5. Similar view was expressed in another judgment being Satyanarayana Tiwari v. Commissioner of Police, 1982 (2) ALT 161. The Court was considering as to whether the Police can be asked to implement an order passed by the High Court in exercise of its jurisdiction under article 226 of the Constitution of India. The Court held almost the same views but it must be borne in mind that the Court was interpreting the powers of the High Court under Article 226 of the Constitution. Similar views have been expressed in another judgment being G. Malakondaiah v. Sridhar Reddy, 1994 (1) APU 30 (SN) and also in R. Gopala Rao v. B. Prakasa Rao, , but the case on hand is materially different in view of the fact that a decree has been passed in favour of the petitioner and for implementation and execution of the decree an execution petition is pending before the executing Court. Order 21 of Civil Procedure Code lays down an elaborate system of implementation of the decrees. Order 21 not only gives rights to decree-holders alone but rights are available to judgment-debtors and third parties as well. There are various defences which can be taken while resisting execution of a decree by the judgment-debtor and if by way of a short-cut, without deciding the execution petition, police is asked to implement the decree, the judgment-debtor would certainly lose the rights of resisting the decree on the basis of the defences available to such judgment-debtor under Order 21.

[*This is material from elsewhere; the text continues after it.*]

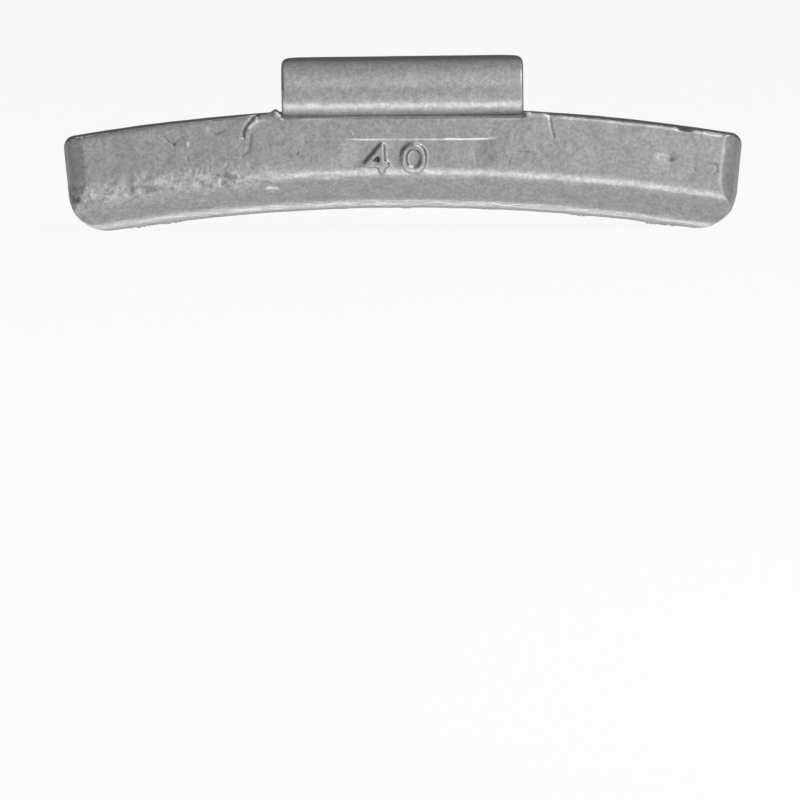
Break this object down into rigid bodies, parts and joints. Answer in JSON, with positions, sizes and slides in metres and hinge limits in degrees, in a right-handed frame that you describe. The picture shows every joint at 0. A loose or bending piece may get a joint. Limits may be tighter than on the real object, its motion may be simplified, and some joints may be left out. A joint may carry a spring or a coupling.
{
  "type": "wheel balance weight",
  "caption": "Curved, silver-coated cast bar with a bent spring-steel clip that hooks over a wheel rim's flange to balance the wheel.",
  "frame": {"origin": "middle of the footprint, on the level of the two feet of the arched underside", "axes": "+X along the bar to the right as seen from the marked face, +Y out of the flat back towards the rim, +Z from the wheel's axis outwards at the middle of the bar"},
  "size_m": [0.0714, 0.0094, 0.0182],
  "materials": {
    "cast_coat": "satin silver coat with a fine metallic grain over a rough casting",
    "clip_coat": "satin silver coat over rolled steel strip"
  },
  "bodies": {
    "root": {"cast_body": "cast_coat", "spring_clip": "clip_coat"}
  },
  "joints": []
}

6. The matter has come up before the Supreme Court also though not directly in Ghan Shyam Das Gupta v. Anant Kumar Sinha, . In this matter the Supreme Court was considering, whether execution of a decree can be ordered by the High Court in exercise of its writ jurisdiction under Article 226. The Supreme Court held, it is not possible, for the reason that the rights available to a judgment-debtor will get defeated if such a course is adopted. I wonder, if the High Court has no power to implement the decree under Article 226 of the Constitution how can it be said that a police officer can implement the decree of the Court. The Supreme Court gave the following reasons for coming to its conclusions:
"So far the question of executability of a decree is concerned, the Civil Procedure Code contains elaborate and exhaustive provisions for dealing with it in all its aspects. The numerous rules of Order XXI of the Code take care of different situations, providing effective remedies not only to judgment-debtors and decree-holders but also to claimant objectors as the case may be. In an exceptional case, where provisions arc rendered incapable of giving relief to an aggrieved party in adequate measure and appropriate time, the answer is a regular suit in the civil Court. The remedy under the Civil Procedure Code is of superior judicial quality than what is generally available under other statutes, and the Judge being entrusted exclusively with administration of justice, is expected to do better. It will be, therefore, difficult to find a case where interference in writ jurisdiction for granting (relief)., to a judgment-debtor or a claimant-objector can be justified."
7. Without commenting on the judgments referred by the learned Counsel for the petitioner, I am of the view that in an execution petition under Order 21 which is pending before the Executing Court, at no point of time the civil Courts can refer the matter of implementation of the decree, to the police. If this course is adopted it will be the negation of the rights of the judgment-debtor available under Order 21. Unless and until the execution petition is finally heard there cannot be any question of sending it to the police for implementation.
8. For these reasons, I am of the view that the order passed by the trial Court initially was bad. Unless the application before him under Rule 32 of Order 21 was decided, there was no occasion for the executing Court to refer the matter to police for implementation of the decree.
9. The revision petition is accordingly dismissed. In the light of the observations made, the trial Court can decide the application seeking police assistance which is still pending before it.